PROMPT
Repeat each line of the material exactly.

COLLECTED MATERIAL
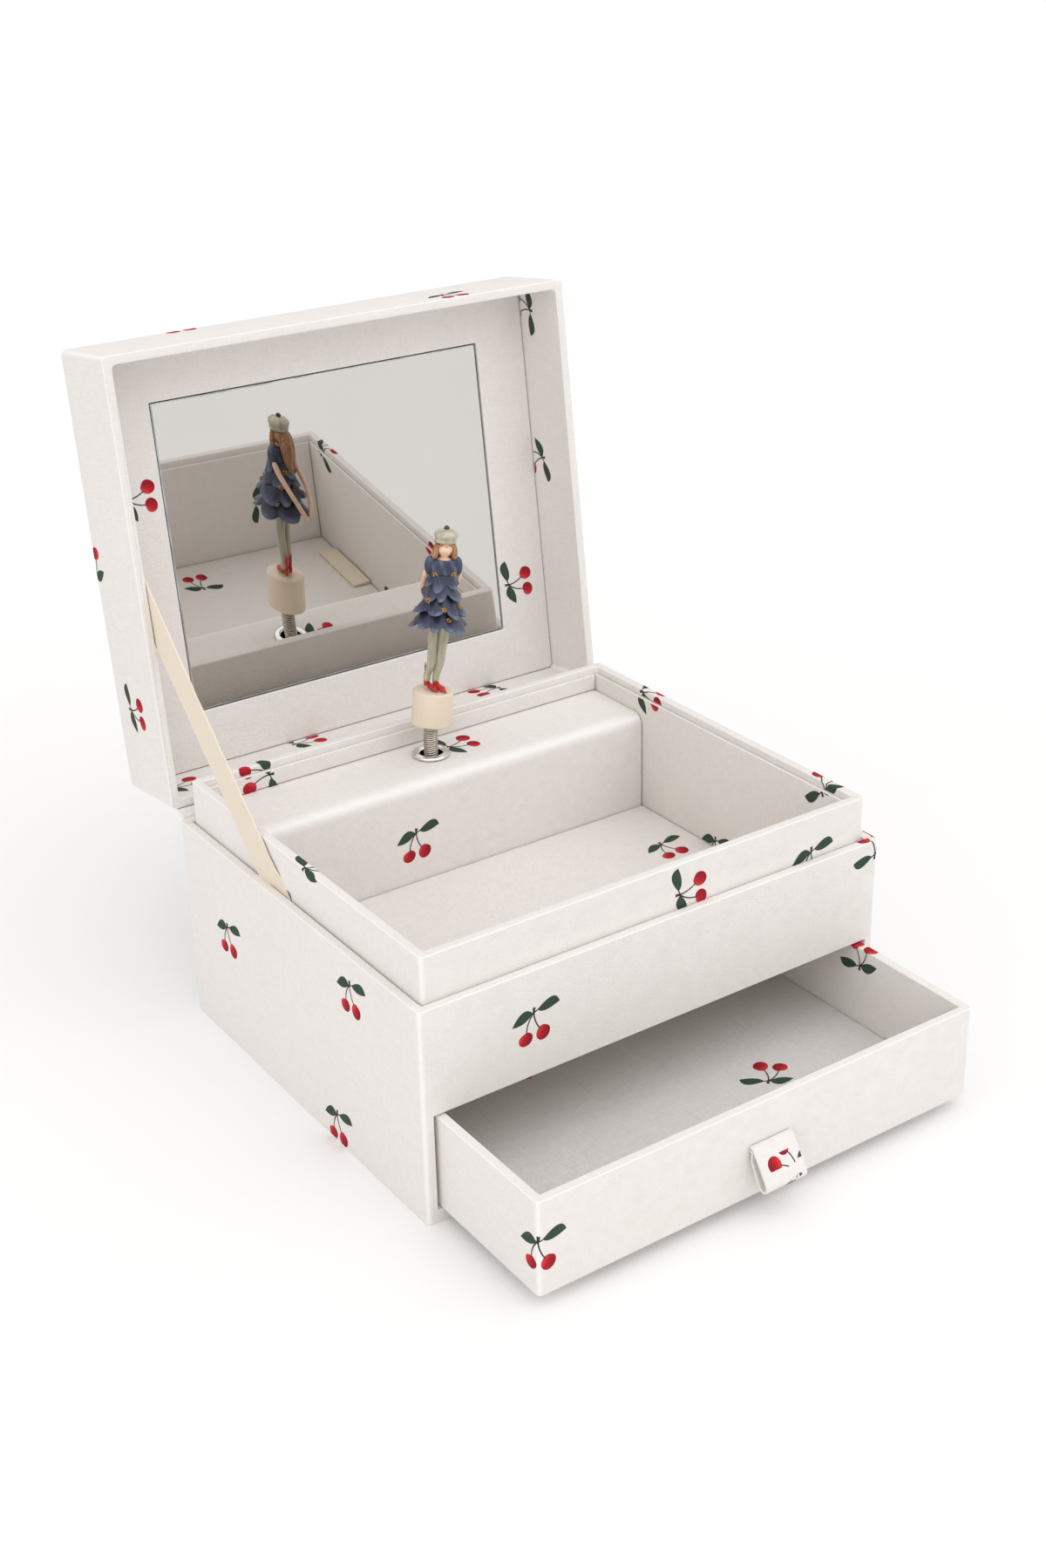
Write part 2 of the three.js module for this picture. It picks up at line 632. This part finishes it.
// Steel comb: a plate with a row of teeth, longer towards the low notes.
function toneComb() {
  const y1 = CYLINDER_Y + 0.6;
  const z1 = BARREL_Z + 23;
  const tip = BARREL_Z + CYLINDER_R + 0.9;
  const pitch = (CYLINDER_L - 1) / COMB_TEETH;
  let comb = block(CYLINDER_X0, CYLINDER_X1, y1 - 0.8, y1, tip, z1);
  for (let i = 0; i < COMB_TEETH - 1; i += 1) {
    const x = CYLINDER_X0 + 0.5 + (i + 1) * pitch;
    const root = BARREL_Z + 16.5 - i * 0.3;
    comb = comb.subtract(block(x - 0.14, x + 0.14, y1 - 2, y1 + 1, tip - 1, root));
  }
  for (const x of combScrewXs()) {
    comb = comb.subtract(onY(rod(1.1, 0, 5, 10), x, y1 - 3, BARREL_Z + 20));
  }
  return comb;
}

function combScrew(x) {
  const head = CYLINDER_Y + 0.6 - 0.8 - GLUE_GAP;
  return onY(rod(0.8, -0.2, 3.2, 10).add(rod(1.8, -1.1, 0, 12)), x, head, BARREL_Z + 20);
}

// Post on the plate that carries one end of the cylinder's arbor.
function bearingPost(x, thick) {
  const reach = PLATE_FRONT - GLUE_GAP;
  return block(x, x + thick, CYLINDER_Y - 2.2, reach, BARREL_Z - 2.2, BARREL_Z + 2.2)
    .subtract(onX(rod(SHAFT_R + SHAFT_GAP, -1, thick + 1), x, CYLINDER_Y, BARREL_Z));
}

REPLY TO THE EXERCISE
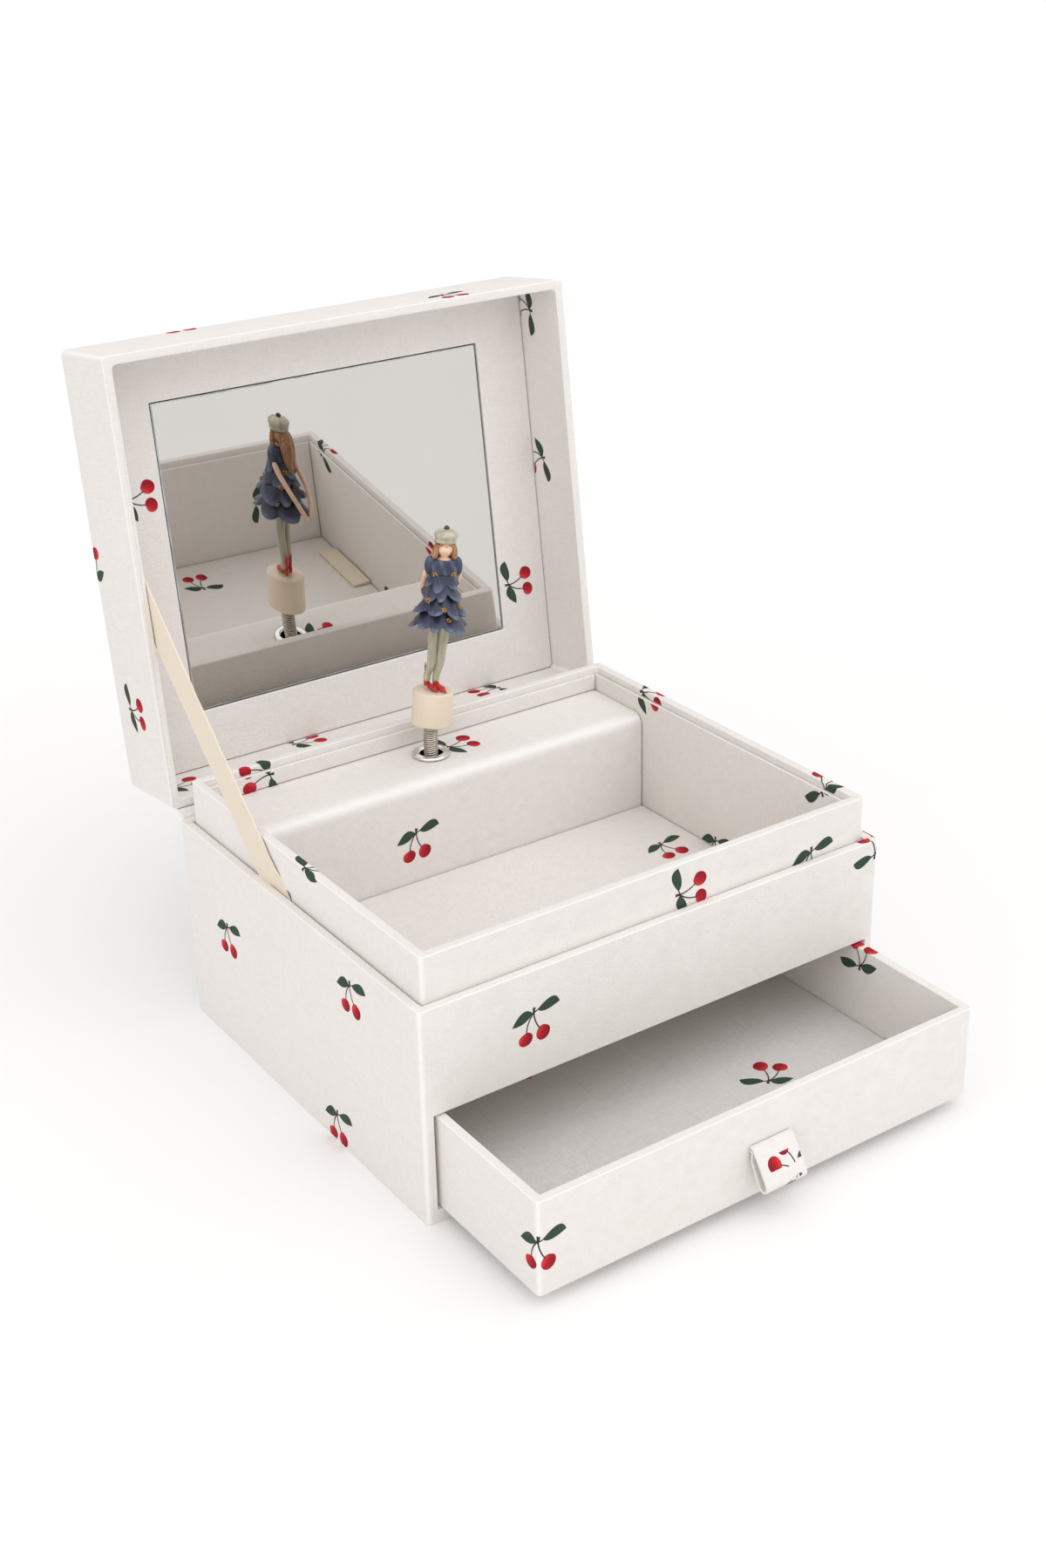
Write part 2 of the three.js module for this picture. It picks up at line 632. This part finishes it.
// Steel comb: a plate with a row of teeth, longer towards the low notes.
function toneComb() {
  const y1 = CYLINDER_Y + 0.6;
  const z1 = BARREL_Z + 23;
  const tip = BARREL_Z + CYLINDER_R + 0.9;
  const pitch = (CYLINDER_L - 1) / COMB_TEETH;
  let comb = block(CYLINDER_X0, CYLINDER_X1, y1 - 0.8, y1, tip, z1);
  for (let i = 0; i < COMB_TEETH - 1; i += 1) {
    const x = CYLINDER_X0 + 0.5 + (i + 1) * pitch;
    const root = BARREL_Z + 16.5 - i * 0.3;
    comb = comb.subtract(block(x - 0.14, x + 0.14, y1 - 2, y1 + 1, tip - 1, root));
  }
  for (const x of combScrewXs()) {
    comb = comb.subtract(onY(rod(1.1, 0, 5, 10), x, y1 - 3, BARREL_Z + 20));
  }
  return comb;
}

function combScrew(x) {
  const head = CYLINDER_Y + 0.6 - 0.8 - GLUE_GAP;
  return onY(rod(0.8, -0.2, 3.2, 10).add(rod(1.8, -1.1, 0, 12)), x, head, BARREL_Z + 20);
}

// Post on the plate that carries one end of the cylinder's arbor.
function bearingPost(x, thick) {
  const reach = PLATE_FRONT - GLUE_GAP;
  return block(x, x + thick, CYLINDER_Y - 2.2, reach, BARREL_Z - 2.2, BARREL_Z + 2.2)
    .subtract(onX(rod(SHAFT_R + SHAFT_GAP, -1, thick + 1), x, CYLINDER_Y, BARREL_Z));
}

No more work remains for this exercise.